President Peñalver, calling out Florida’s “Stop WOKE Act” of 2022, championed by Gov. Ron DeSantis, said that suppressing ideas, whether in favor or against, runs counter to the mission of SU.

“We need to embrace discomfort,” Peñalver said. “In the same way that discomfort is an essential and universal part of physical exercise, intellectual discomfort is a universal aspect of education, done correctly. If we are never uncomfortable, we are not growing. And the value of discomfort is not just for the bad people, for the benighted people on the other side of whatever issue it is we are discussing. Discomfort is the constant companion of those committed to learning.”

Photo featuring SU President Eduardo Peñalver.

Third year law school student Maya Bradshaw, ‘23, had read Dr. Perry’s book, the 2022 National Book Award for Nonfiction South to America: A Journey Below the Mason-Dixon to Understand the Soul of a Nation and arrived early to stake out a seat as Pigott Auditorium quickly filled up. Bradshaw came with a series of questions raised by Dr. Perry’s book.

“Like what will racial equality look like in our country now?” Bradshaw asked. “I don’t know if I’ll get an answer, but it’s a starting point.”

In her speech, Dr. Perry expanded on the idea of discomfort in education but suggested the people who are now being made to feel discomfort are not necessarily the students.

She mentioned the concern for white children who could be made to feel badly when hearing stories of atrocities of the past.

“I always think, ‘How terrible to suffocate the moral imaginations of white children. To believe that they cannot identify with the stories of the enslaved, the colonized, the marginalized, those who walked the trail of tears, those who built the railroads,’” Dr. Perry told the audience. “Nobody understands unfairness as much as children.”

Dr. Perry continued, saying: “Increasingly I gather the fear is these children will identify with those people and therefore will become and craft themselves in new ways. Instead of feeling angst over the question, ‘Am I racist or not?’ or ‘Am I going to be accused of this and that?’ That their sense of ‘I’ and ‘we’ will shift so vastly that the concept of ally will no longer have any use, because the understanding that it is all of our struggle will emerge.”

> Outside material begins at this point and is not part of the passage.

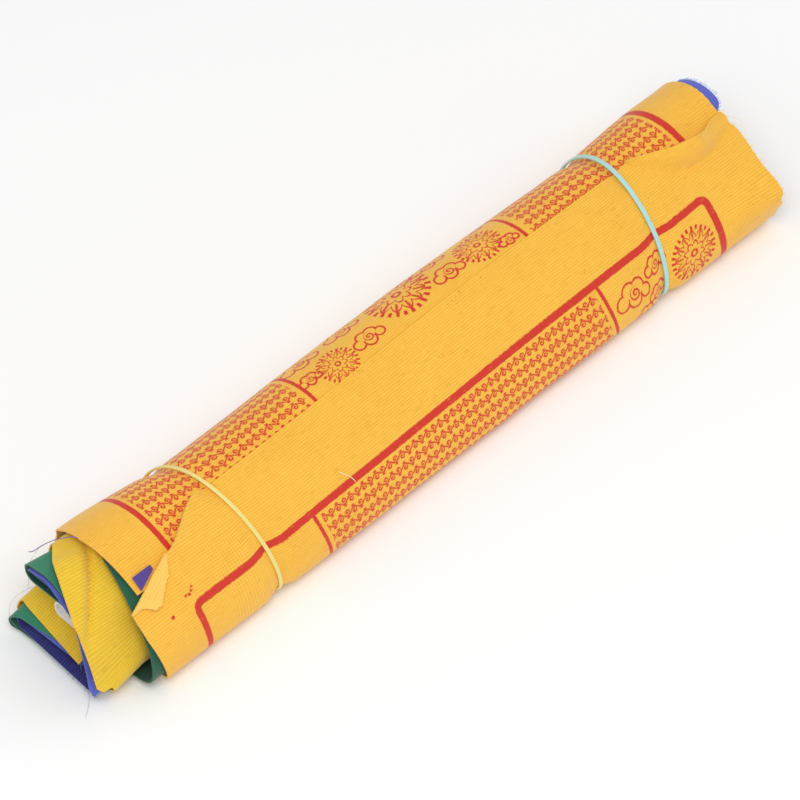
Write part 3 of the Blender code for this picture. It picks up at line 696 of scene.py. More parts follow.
flap = {
    "step": 1.25, "edgeLeft": 5.2, "edgeRight": 1.6, "edgeMean": 3.0, "closeness": 0.75, "closeOver": 11.0,
    "calmOver": 10.0, "earFrom": -84.0, "kneeX": -106.0, "knee": 9.8, "foot": 17.6, "slipLength": 30.0,
    "flareFrom": 96.0, "flareReach": 5.4, "flareMiddle": 35.5, "flareSpread": 6.0, "flarePower": 1.5,
    "raggedFrom": 119.0, "notchDepth": 1.5, "notchPlace": 37.6, "notchSpread": 0.8,
    "raisedFrom": 90.0, "raisedTo": 98.0, "marginBulge": 1.3, "marginPit": 0.75, "marginPitSpread": 1.4,
    "rolledFrom": (83.0, 87.0), "rolledTo": (108.0, 112.0), "rolledLift": 1.1, "rolledOver": 3.2,
}
# How far the left cut edge slips in, in millimetres, at turns from the crest.
slipTurns = (0.0, 0.13, 0.22, 0.35, 0.5, 0.8, 0.885, 0.97, 1.15)
slips = (0.0, 1.8, 2.0, 5.0, 8.0, 10.0, 6.0, 5.0, 6.8)
# The right cut edge's unevenness: the height, the rate and the start of each sine wave.
raggedWaves = ((0.12, 2.3, 0.0), (0.1, 5.1, 1.0))
# The raised right end of the free edge: distance down to the valley fold, and the edge's own place.
marginColumns = ("x", "valley", "edgeY", "edgeZ")
marginRows = (
    (88.0, 2.0, 3.2, 33.9),
    (94.0, 8.0, -1.2, 36.4),
    (100.0, 12.0, -4.6, 36.9),
    (106.0, 14.0, -6.6, 37.6),
    (110.0, 14.2, -7.0, 37.0),
    (114.0, 13.6, -5.2, 34.2),
    (119.0, 12.0, -2.4, 32.0),
    (125.0, 9.5, -0.6, 30.6),
)
margin = {name: np.array([row[i] for row in marginRows]) for i, name in enumerate(marginColumns)}


# The free edge's distance from the crest at x, without the folded corner.
def straightEdge(x):
    return np.interp(x, [-roll["halfLength"], roll["halfLength"]], [flap["edgeLeft"], flap["edgeRight"]])


# The free edge, or the fold of the corner at the left.
def freeEdge(x):
    knee = flap["knee"] * smooth(-x, -flap["earFrom"], -flap["kneeX"])
    foot = (flap["foot"] - flap["knee"]) * np.interp(-x, [-flap["kneeX"], roll["halfLength"]], [0, 1])
    return straightEdge(x) + knee + foot


# A sum of sine waves, each row with its height, its rate and its start.
def waves(at, rows):
    return sum(height * np.sin(at * rate + start) for height, rate, start in rows)


# The lengths of the slow and quick folds and the strengths of all, in millimetres.
wrinkles = {
    "slow": 0.10, "slowLengths": (9.0, 14.0, 11.0, 31.0), "quick": 0.06, "quickLengths": (5.3, 6.1, 17.0),
    "quickStart": 1.0, "endsFrom": 88.0, "endsTo": 122.0, "endsMore": 1.4, "deepest": 0.2,
    "pucker": 0.16, "puckerReach": 4.5, "puckerGap": 1.6, "puckerRate": 1.05, "puckerSwing": 2.0,
    "puckerLength": 7.0,
}


# Small uneven folds: slow waves everywhere, more at both ends, and puckers that fan out of the bands.
def wrinkle(x, arc):
    a, b, c, d = wrinkles["slowLengths"]
    relief = np.sin(x / a + arc / b) * np.sin(arc / c - x / d) * wrinkles["slow"]
    a, b, c = wrinkles["quickLengths"]
    relief = relief + wrinkles["quick"] * np.sin(x / a - arc / b + wrinkles["quickStart"]) * np.sin(x / c)
    atEnds = smooth(np.abs(x), wrinkles["endsFrom"], wrinkles["endsTo"])
    relief = relief * (1 + wrinkles["endsMore"] * atEnds)
    for band in bands:
        away = np.abs(x - band["x"])
        pucker = 1 - np.exp(-((away / wrinkles["puckerGap"]) ** 2))
        pucker = pucker * np.exp(-away / wrinkles["puckerReach"]) * wrinkles["pucker"]
        swing = wrinkles["puckerSwing"] * np.sin(arc / wrinkles["puckerLength"]) + band["x"]
        relief = relief + pucker * np.sin(arc * wrinkles["puckerRate"] + swing)
    return relief


# The golden flag's depth: its free edge lies close on the layer under it, but for the raised margin and
# the part that rolls up beside the folded corner, and small folds lift the rest.
def flapInset(x, arc, along, gridX):
    raised = smooth(x, flap["raisedFrom"], flap["raisedTo"])[None, :]
    rolled = (smooth(-x, *flap["rolledFrom"]) * (1 - smooth(-x, *flap["rolledTo"])))[None, :]
    close = flap["closeness"] * (1 - smooth(along, 0, flap["closeOver"])) * (1 - raised)
    close = close - (flap["closeness"] + flap["rolledLift"]) * rolled * np.exp(-along / flap["rolledOver"])
    relief = wrinkle(gridX, arc) * smooth(along, 0, flap["calmOver"])
    return outerInset(arc) + close - relief * (1 - smooth(-relief, 0, wrinkles["deepest"]))


# The cut edges that fray, in millimetres, each filled in as its flag is made.
edges = {}


# The golden flag: one turn and more round the roll on a grid of x and distance from the crest.
def makeOuterFlag():
    step, end = flap["step"], roll["halfLength"]
    x = np.linspace(-end, end, round(2 * end / step) + 1)
    start = freeEdge(x)[None, :]
    last = girth * round(roll["stations"] * roll["turns"]) / roll["stations"]
    arc = start + np.linspace(0, 1, round(last / step) + 1)[:, None] * (last - start)
    along = arc - start
    slip = np.interp(arc / girth, slipTurns, slips)
    slip = slip * smooth(-x, end - flap["slipLength"], end)[None, :]
    notch = flap["notchDepth"] * np.exp(-(((arc - flap["notchPlace"]) / flap["notchSpread"]) ** 2))
    ragged = (waves(arc, raggedWaves) + notch) * smooth(x, flap["raggedFrom"], end)[None, :] ** 2
    gridX = x[None, :] + slip - ragged
    outer = shaped(gridX, *section(arc, flapInset(x, arc, along, gridX)))
    flare = flap["flareReach"] * smooth(x, flap["flareFrom"], end) ** flap["flarePower"]
    bump = np.exp(-(((arc - flap["flareMiddle"]) / flap["flareSpread"]) ** 2))
    outer = outer + gridNormals(outer, 1) * (flare[None, :] * bump * mm)[..., None]
    outer[..., 2] = np.maximum(outer[..., 2], 0)
    raiseMargin(x, outer, along)
    edges["golden right"], edges["golden left"] = outer[:, -1] / mm, outer[:, 0] / mm
    makeEar(x, arc, outer)
    return clothSheet("golden_flag", outer, gridX - slip, arc - straightEdge(x)[None, :], gold,
                      ["outer_flag"])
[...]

In addition to speeches, attendees broke off for two, 50-minute sessions of Freedom School, where participants could choose from nearly 20 different presentations. Subjects ranged from artificial intelligence and racial equity to the benefits of direct action and portrayals of racial intersectionality in the media.

Assistant Professor of Marketing Natalie Welch, PhD, an enrolled member of the Eastern Band of Cherokee Indians, led a presentation on Native American boarding schools. Dr. Welch touched on the personal experience of her family and how boarding schools stripped indigenous youth of their cultures, sometimes forcibly removing them from their families.

People looking at posters featuring civic rights leaders.

Anticipating the discomfort the presentation would stoke, and adding a touch of levity, Dr. Welch prefaced her presentation with romantic images of boarding schools like that from the TV show Gossip Girl.

“This is not that,” Dr. Welch said.

Katie Sharp, ‘24, an environmental studies major, said the summit left attendees with a clearer idea of what is ahead.

“There is a lot of work to be done, but it’s a good jumping off point,” Sharp said.

Photo featuring one of the band's at the summit 

Natasha Martin, JD, vice president for diversity and inclusion and associate professor of law, emphasized that the summit’s theme of “Freedom Dreaming” is not a fantasy or a daydream, rather it is a mindful, continuous act of empowerment and hope.

“Let’s keep the dream alive,” Martin told the audience.